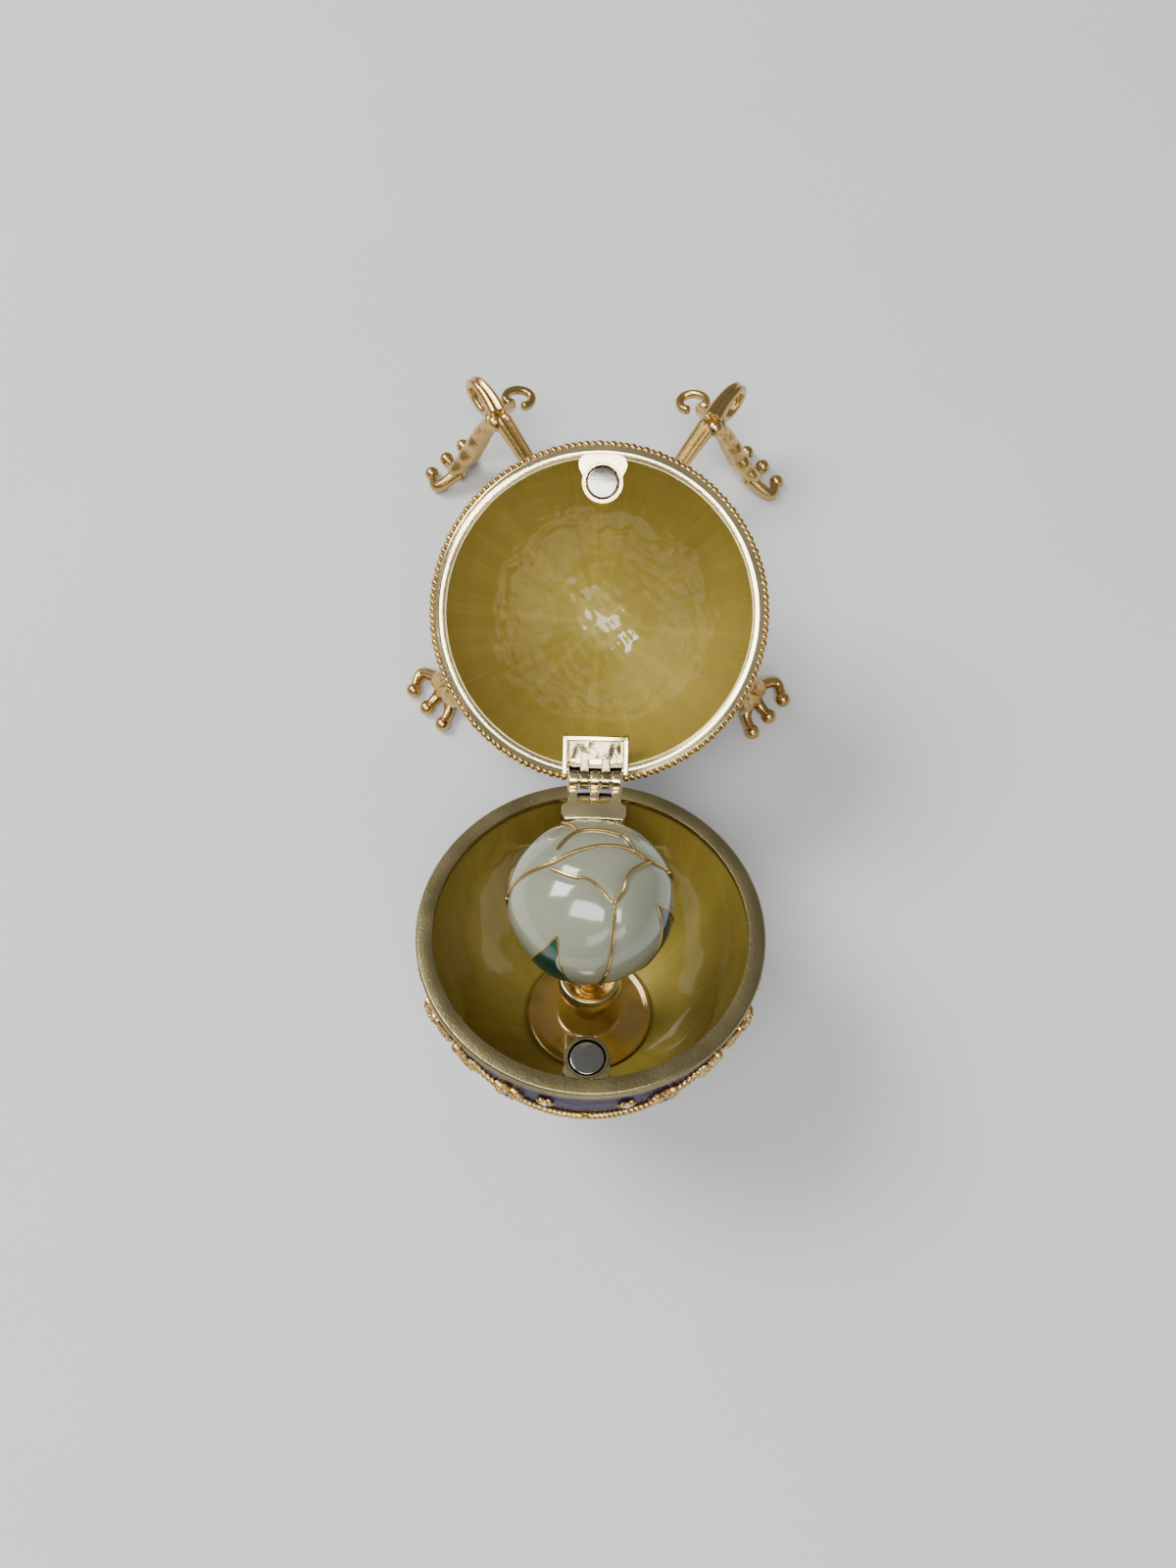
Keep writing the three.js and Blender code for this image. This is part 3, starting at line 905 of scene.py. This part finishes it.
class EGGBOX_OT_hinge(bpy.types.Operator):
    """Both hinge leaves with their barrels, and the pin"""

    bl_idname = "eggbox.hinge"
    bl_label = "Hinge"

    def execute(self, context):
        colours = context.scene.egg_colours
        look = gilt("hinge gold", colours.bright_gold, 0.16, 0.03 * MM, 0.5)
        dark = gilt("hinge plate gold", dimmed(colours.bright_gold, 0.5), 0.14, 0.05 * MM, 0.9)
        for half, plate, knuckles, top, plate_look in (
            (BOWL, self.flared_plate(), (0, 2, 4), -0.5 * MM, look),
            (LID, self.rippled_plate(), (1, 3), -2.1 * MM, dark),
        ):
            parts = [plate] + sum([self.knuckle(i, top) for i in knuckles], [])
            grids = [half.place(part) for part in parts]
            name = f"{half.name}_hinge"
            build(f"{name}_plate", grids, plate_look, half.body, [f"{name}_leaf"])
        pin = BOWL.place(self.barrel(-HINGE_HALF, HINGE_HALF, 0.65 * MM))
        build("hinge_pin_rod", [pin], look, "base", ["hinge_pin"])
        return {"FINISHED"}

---

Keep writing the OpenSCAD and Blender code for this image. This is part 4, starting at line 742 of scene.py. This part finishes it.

**TASK GOAL:** List the lines of the records where "finishes" occurs.

**THE REPLY:**
Keep writing the three.js and Blender code for this image. This is part 3, starting at line 905 of scene.py. This part finishes it.
Keep writing the OpenSCAD and Blender code for this image. This is part 4, starting at line 742 of scene.py. This part finishes it.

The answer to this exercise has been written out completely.